━━ Stored data

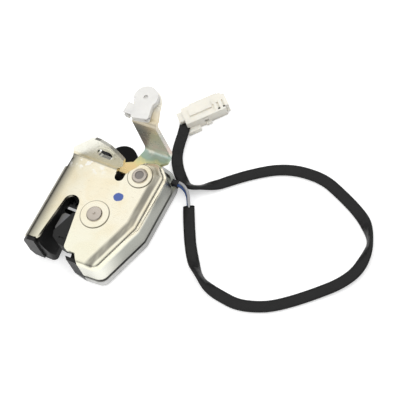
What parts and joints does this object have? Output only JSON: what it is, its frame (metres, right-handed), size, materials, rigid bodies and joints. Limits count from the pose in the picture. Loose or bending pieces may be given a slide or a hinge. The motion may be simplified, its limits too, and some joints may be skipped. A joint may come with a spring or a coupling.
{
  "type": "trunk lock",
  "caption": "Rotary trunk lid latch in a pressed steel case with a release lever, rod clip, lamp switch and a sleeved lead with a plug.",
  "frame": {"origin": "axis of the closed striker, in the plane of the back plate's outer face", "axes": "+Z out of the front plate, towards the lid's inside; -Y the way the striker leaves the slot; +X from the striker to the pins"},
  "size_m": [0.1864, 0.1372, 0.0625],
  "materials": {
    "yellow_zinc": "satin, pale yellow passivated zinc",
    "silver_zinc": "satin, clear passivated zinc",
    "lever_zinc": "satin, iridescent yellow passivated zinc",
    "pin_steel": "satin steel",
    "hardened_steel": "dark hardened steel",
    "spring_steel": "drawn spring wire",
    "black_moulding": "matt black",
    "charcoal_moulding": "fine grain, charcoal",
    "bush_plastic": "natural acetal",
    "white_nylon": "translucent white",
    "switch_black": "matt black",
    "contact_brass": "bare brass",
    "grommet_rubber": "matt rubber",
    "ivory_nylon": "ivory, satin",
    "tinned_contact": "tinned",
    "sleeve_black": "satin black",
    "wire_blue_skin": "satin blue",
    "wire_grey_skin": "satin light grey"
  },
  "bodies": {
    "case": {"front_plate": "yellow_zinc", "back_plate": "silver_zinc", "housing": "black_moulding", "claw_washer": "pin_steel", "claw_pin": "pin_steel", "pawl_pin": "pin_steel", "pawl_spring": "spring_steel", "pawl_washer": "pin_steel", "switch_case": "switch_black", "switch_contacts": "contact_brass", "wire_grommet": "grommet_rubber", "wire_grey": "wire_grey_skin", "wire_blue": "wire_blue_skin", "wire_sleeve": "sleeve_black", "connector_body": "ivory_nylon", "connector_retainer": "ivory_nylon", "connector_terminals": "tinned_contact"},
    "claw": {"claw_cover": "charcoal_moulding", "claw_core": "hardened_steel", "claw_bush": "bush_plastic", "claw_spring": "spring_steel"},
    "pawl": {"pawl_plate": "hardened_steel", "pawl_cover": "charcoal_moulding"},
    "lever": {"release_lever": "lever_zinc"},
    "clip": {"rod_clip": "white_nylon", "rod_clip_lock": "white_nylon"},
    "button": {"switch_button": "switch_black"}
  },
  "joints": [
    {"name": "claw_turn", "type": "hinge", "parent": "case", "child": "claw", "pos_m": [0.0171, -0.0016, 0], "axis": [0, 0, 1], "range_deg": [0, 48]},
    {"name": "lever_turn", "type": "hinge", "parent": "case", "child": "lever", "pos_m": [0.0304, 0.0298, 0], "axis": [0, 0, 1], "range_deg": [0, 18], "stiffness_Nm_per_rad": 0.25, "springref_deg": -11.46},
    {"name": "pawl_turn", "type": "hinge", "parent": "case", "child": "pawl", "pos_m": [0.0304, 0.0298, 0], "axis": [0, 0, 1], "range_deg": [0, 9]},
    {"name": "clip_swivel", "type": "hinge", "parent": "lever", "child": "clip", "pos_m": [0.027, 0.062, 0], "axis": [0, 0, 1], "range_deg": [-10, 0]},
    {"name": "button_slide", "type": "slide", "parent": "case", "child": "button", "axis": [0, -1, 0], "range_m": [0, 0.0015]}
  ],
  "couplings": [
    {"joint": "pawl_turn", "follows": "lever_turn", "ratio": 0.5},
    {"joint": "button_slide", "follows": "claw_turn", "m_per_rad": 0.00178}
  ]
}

━━━━

*The exercise:*
Going through the lines above one by one, tally those with the word "joints" and give only the total.

*Expected answer:*
2